The Dream of Ossian (Dated 1811)
About this artwork
Ossian, "the Homer of the North", was the creation of the Scottish author James Macpherson, though his poems were originally claimed by Macpherson to be "Fragments of Ancient Poetry". This drawing is based on Ingres’s oval painting of Ossian commissioned by Napoleon in 1811 for his bedroom in the Palazzo di Monte Cavallo on the Quirinal in Rome (it is now in the Musée Ingres, Montauban). The drawing, dedicated to the architect Lebas, was produced much later, perhaps when Ingres and Lebas were elected to the Institut de France.

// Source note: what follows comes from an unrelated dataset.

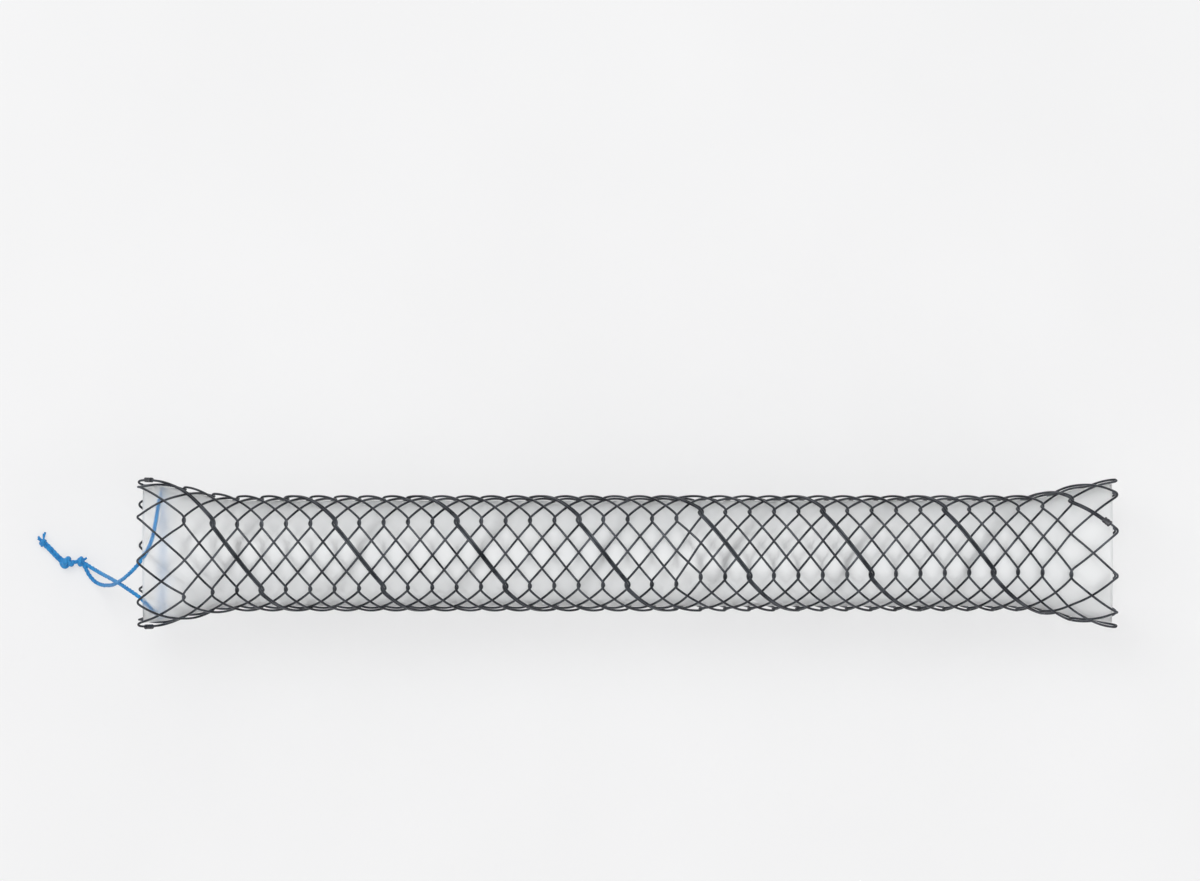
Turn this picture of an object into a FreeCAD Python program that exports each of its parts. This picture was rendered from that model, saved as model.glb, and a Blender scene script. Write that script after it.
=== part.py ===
import FreeCAD, Part
import math
import os

import Sketcher

# Covered biliary stent, lying on its two flared mouths.
# +X runs along the stent towards the mouth without the lasso, +Z is up, and the
# origin is under the middle of the stent on the surface that it lies on.
# The braid is two long wires. Each is bent back at every hook row, so that a bend
# hooks into a bend of the same wire, and it crosses the other wire between the rows.
# Azimuth is measured round the stent from the top, towards -Y.

Vector = FreeCAD.Vector

SIZES = (
    ("stent_length", 70.0, "crown to crown"),
    ("body_across", 8.4, "over the wires of the body"),
    ("mouth_across", 10.8, "over the wires of a mouth"),
    ("flare_length", 7.4, "from a mouth to the body"),
    ("wire_across", 0.2, "circle round the three corners of a wire"),
    ("layer_gap", 0.23, "between the centre lines of wires that cross"),
    ("hooks_per_row", 37, "hooks along the stent in one hook row"),
    ("crown_pair", 3.3, "from a crown to the first hook column"),
    ("flare_pair", 2.05, "from the first hook column to the second"),
    ("hook_half_angle", 3.0, "half the turn that a hook takes up"),
    ("hook_spread", 0.12, "from a hook's middle to either of its bends"),
    ("doubled_spread", 0.22, "the same where a doubled wire runs through"),
    ("pair_offset", 0.34, "along the stent, between two doubled wires"),
    ("crown_half_angle", 2.6, "half the turn that a crown takes up"),
    ("crown_tip_angle", 1.0, "half the turn of a crown's blunt tip"),
    ("end_angle", 4.6, "from a crown to the cut end of a wire"),
    ("lay_angle", -30.0, "azimuth of the first hook row"),
    ("twist_angle", -16.0, "turn of the braid from mouth to mouth"),
    ("slip_angle", -8.0, "extra turn where the braid has slipped"),
    ("slip_column", 42, "column where the slip begins"),
    ("cover_wall", 0.08, "silicone film"),
    ("cover_clearance", 0.075, "between the film and the inner wires"),
    ("cover_setback", 0.35, "from a crown's tip to the film's edge"),
    ("cover_lag", 0.7, "from the start of the wires' flare to the start of the cover's"),
    ("cover_knee_share", 0.53, "share of the cover's flare opened halfway along it"),
    ("crimp_length", 0.6, "sleeve over a cut wire end"),
    ("crimp_wall", 0.07, "wall of that sleeve"),
    ("crimp_play", 0.06, "round the two wires in it"),
    ("crimp_place", 7.6, "angle from the crown to the sleeve's middle"),
    ("crimp_edge", 0.1, "bevel of a flattened sleeve's edges"),
    ("thread_across", 0.36, "lasso thread"),
    ("first_knot_across", 0.74, "knot that closes the loop"),
    ("first_knot_length", 0.6, "along the lasso"),
    ("second_knot_across", 0.94, "stopper knot"),
    ("second_knot_length", 0.84, "along the lasso"),
    ("end_knot_across", 0.8, "knot at the cut ends"),
    ("end_knot_length", 0.66, "along the lasso"),
    ("tail_across", 0.46, "the two threads between the last knots"),
    ("knot_seat", 0.02, "between a knot and the thread that enters it"),
)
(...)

- title: The Dream of Ossian
- accession number: D 5369
- artist: Jean-Auguste-Dominique IngresFrench (1780 - 1867)
- gallery: In Storage
- object type: Work on paper
- subject: Dreams, illusions and memory Myth Scottish literature
- materials: Pencil, black and white chalk on green-blue washed paper
- date created: Dated 1811
- measurements: 26.00 x 20.50 cm
- credit line: Purchased 1994
Ingres was a pupil of the neoclassical painter Jacques-Louis David. In 1801 he won the Prix de Rome, and remained in Italy for eighteen years. Ingres adored everything that Italy had to offer, from the masterpieces of the Renaissance to the numerous examples of antique art. In Rome, he studied at the French Academy (of which he later became Director) and worked on numerous commissions, from great classicizing works for Napoleon to small portraits of French visitors. He returned to Paris in the 1820s, where his work was celebrated by critics for its polished, elegant style. Ingres’s work was embedded in the classical tradition, and displayed his passionate belief in the supremacy of line over colour. He enjoyed an immensely successful career, and managed a thriving studio with many pupils.